----- INFORMATION PROVIDED -----

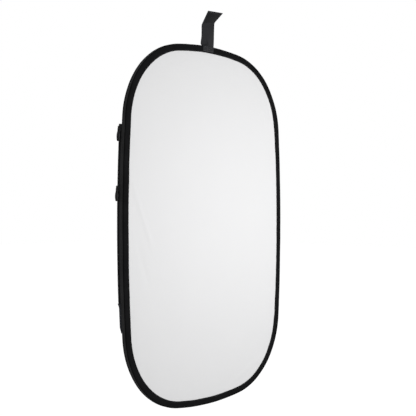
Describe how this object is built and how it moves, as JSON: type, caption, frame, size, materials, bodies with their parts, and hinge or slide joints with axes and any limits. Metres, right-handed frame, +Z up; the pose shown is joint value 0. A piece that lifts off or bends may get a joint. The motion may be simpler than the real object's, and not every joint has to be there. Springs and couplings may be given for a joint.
{
  "type": "collapsible reflector panel",
  "caption": "Upright oval collapsible light reflector: sprung hoop and diffuser inside a zip-off white and black cloth cover, with a webbing tab at the top.",
  "frame": {"origin": "middle of the panel: the centre of its oval outline, halfway through its edge depth, where a reflector arm crosses", "axes": "+X across the panel, +Y from the white front face to the black back face, +Z up towards the hanging tab"},
  "size_m": [0.6064, 0.0503, 0.986],
  "materials": {
    "white_cloth": "matt plain-woven white nylon",
    "black_cloth": "matt plain-woven black nylon",
    "silver_lining": "metallised silver cloth",
    "gold_lining": "metallised gold cloth",
    "diffuser_cloth": "thin translucent white cloth",
    "binding_tape": "ribbed black binding tape",
    "gusset_cloth": "black woven cloth, a little lighter than the binding",
    "sleeve_tape": "black nylon tape",
    "zip_tape": "black woven zip tape",
    "zip_coil": "satin black nylon coil",
    "garage_cloth": "smooth black cloth with a bluish cast",
    "slider_metal": "semi-gloss black enamel on die-cast zinc",
    "pull_metal": "semi-gloss black enamel on die-cast zinc",
    "tab_webbing": "ribbed black webbing",
    "hook_pad": "black hook-and-loop pile",
    "spring_steel": "blued flat spring steel",
    "ferrule_metal": "plain pressed aluminium"
  },
  "bodies": {
    "cover": {"hoop_band": "spring_steel", "hoop_ferrule": "ferrule_metal", "hoop_rivets": "ferrule_metal", "core_sleeve_front": "sleeve_tape", "core_sleeve_rear": "sleeve_tape", "core_diffuser": "diffuser_cloth", "front_lining": "silver_lining", "rear_lining": "gold_lining", "front_cloth": "white_cloth", "rear_cloth": "black_cloth", "front_binding": "binding_tape", "rear_binding": "binding_tape", "edge_gusset": "gusset_cloth", "zip_tape_front": "zip_tape", "zip_tape_rear": "zip_tape", "zip_coil_front": "zip_coil", "zip_coil_rear": "zip_coil", "zip_top_stop": "zip_coil", "zip_bottom_stop": "zip_coil", "zip_welt": "gusset_cloth", "zip_garage": "garage_cloth", "tab_patch": "tab_webbing"},
    "upper_slider": {"upper_slider_body": "slider_metal", "upper_slider_base": "slider_metal"},
    "upper_pull": {"upper_pull": "pull_metal"},
    "lower_slider": {"lower_slider_body": "slider_metal", "lower_slider_base": "slider_metal"},
    "lower_pull": {"lower_pull": "pull_metal"},
    "tab": {"tab_strap": "tab_webbing"},
    "tab_tip": {"tab_end": "tab_webbing", "tab_pad": "hook_pad"}
  },
  "joints": [
    {"name": "upper_slider_travel", "type": "hinge", "parent": "cover", "child": "upper_slider", "pos_m": [3.6, 0, 0], "axis": [0, 1, 0], "range_deg": [-1.12, 0]},
    {"name": "upper_pull_swing", "type": "hinge", "parent": "upper_slider", "child": "upper_pull", "pos_m": [-0.2987, 0.01, 0.22699], "axis": [0, 1, 0], "range_deg": [0, 170]},
    {"name": "lower_slider_travel", "type": "hinge", "parent": "cover", "child": "lower_slider", "pos_m": [3.6, 0, 0], "axis": [0, 1, 0], "range_deg": [-3.41, 0]},
    {"name": "lower_pull_swing", "type": "hinge", "parent": "lower_slider", "child": "lower_pull", "pos_m": [-0.30426, 0.01, 0.09012], "axis": [0, 1, 0], "range_deg": [0, 170]},
    {"name": "tab_bend", "type": "hinge", "parent": "cover", "child": "tab", "pos_m": [-0.009, -0.0083, 0.45145], "axis": [1, 0, 0], "range_deg": [-85, 85], "stiffness_Nm_per_rad": 0.04},
    {"name": "tab_fold", "type": "hinge", "parent": "tab", "child": "tab_tip", "pos_m": [-0.009, -0.0102, 0.507], "axis": [1, 0, 0], "range_deg": [-44, 110], "stiffness_Nm_per_rad": 0.015}
  ]
}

-----

» **TASK TO COMPLETE**: Take the listing above and write it out again exactly.

» **TASK OUTPUT**:
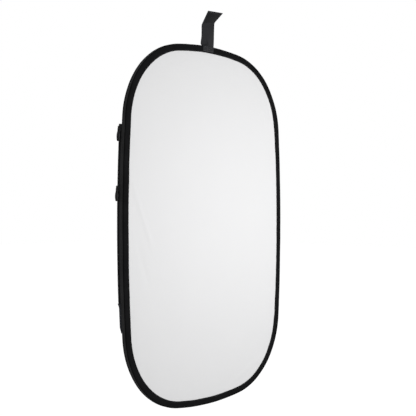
Describe how this object is built and how it moves, as JSON: type, caption, frame, size, materials, bodies with their parts, and hinge or slide joints with axes and any limits. Metres, right-handed frame, +Z up; the pose shown is joint value 0. A piece that lifts off or bends may get a joint. The motion may be simpler than the real object's, and not every joint has to be there. Springs and couplings may be given for a joint.
{
  "type": "collapsible reflector panel",
  "caption": "Upright oval collapsible light reflector: sprung hoop and diffuser inside a zip-off white and black cloth cover, with a webbing tab at the top.",
  "frame": {"origin": "middle of the panel: the centre of its oval outline, halfway through its edge depth, where a reflector arm crosses", "axes": "+X across the panel, +Y from the white front face to the black back face, +Z up towards the hanging tab"},
  "size_m": [0.6064, 0.0503, 0.986],
  "materials": {
    "white_cloth": "matt plain-woven white nylon",
    "black_cloth": "matt plain-woven black nylon",
    "silver_lining": "metallised silver cloth",
    "gold_lining": "metallised gold cloth",
    "diffuser_cloth": "thin translucent white cloth",
    "binding_tape": "ribbed black binding tape",
    "gusset_cloth": "black woven cloth, a little lighter than the binding",
    "sleeve_tape": "black nylon tape",
    "zip_tape": "black woven zip tape",
    "zip_coil": "satin black nylon coil",
    "garage_cloth": "smooth black cloth with a bluish cast",
    "slider_metal": "semi-gloss black enamel on die-cast zinc",
    "pull_metal": "semi-gloss black enamel on die-cast zinc",
    "tab_webbing": "ribbed black webbing",
    "hook_pad": "black hook-and-loop pile",
    "spring_steel": "blued flat spring steel",
    "ferrule_metal": "plain pressed aluminium"
  },
  "bodies": {
    "cover": {"hoop_band": "spring_steel", "hoop_ferrule": "ferrule_metal", "hoop_rivets": "ferrule_metal", "core_sleeve_front": "sleeve_tape", "core_sleeve_rear": "sleeve_tape", "core_diffuser": "diffuser_cloth", "front_lining": "silver_lining", "rear_lining": "gold_lining", "front_cloth": "white_cloth", "rear_cloth": "black_cloth", "front_binding": "binding_tape", "rear_binding": "binding_tape", "edge_gusset": "gusset_cloth", "zip_tape_front": "zip_tape", "zip_tape_rear": "zip_tape", "zip_coil_front": "zip_coil", "zip_coil_rear": "zip_coil", "zip_top_stop": "zip_coil", "zip_bottom_stop": "zip_coil", "zip_welt": "gusset_cloth", "zip_garage": "garage_cloth", "tab_patch": "tab_webbing"},
    "upper_slider": {"upper_slider_body": "slider_metal", "upper_slider_base": "slider_metal"},
    "upper_pull": {"upper_pull": "pull_metal"},
    "lower_slider": {"lower_slider_body": "slider_metal", "lower_slider_base": "slider_metal"},
    "lower_pull": {"lower_pull": "pull_metal"},
    "tab": {"tab_strap": "tab_webbing"},
    "tab_tip": {"tab_end": "tab_webbing", "tab_pad": "hook_pad"}
  },
  "joints": [
    {"name": "upper_slider_travel", "type": "hinge", "parent": "cover", "child": "upper_slider", "pos_m": [3.6, 0, 0], "axis": [0, 1, 0], "range_deg": [-1.12, 0]},
    {"name": "upper_pull_swing", "type": "hinge", "parent": "upper_slider", "child": "upper_pull", "pos_m": [-0.2987, 0.01, 0.22699], "axis": [0, 1, 0], "range_deg": [0, 170]},
    {"name": "lower_slider_travel", "type": "hinge", "parent": "cover", "child": "lower_slider", "pos_m": [3.6, 0, 0], "axis": [0, 1, 0], "range_deg": [-3.41, 0]},
    {"name": "lower_pull_swing", "type": "hinge", "parent": "lower_slider", "child": "lower_pull", "pos_m": [-0.30426, 0.01, 0.09012], "axis": [0, 1, 0], "range_deg": [0, 170]},
    {"name": "tab_bend", "type": "hinge", "parent": "cover", "child": "tab", "pos_m": [-0.009, -0.0083, 0.45145], "axis": [1, 0, 0], "range_deg": [-85, 85], "stiffness_Nm_per_rad": 0.04},
    {"name": "tab_fold", "type": "hinge", "parent": "tab", "child": "tab_tip", "pos_m": [-0.009, -0.0102, 0.507], "axis": [1, 0, 0], "range_deg": [-44, 110], "stiffness_Nm_per_rad": 0.015}
  ]
}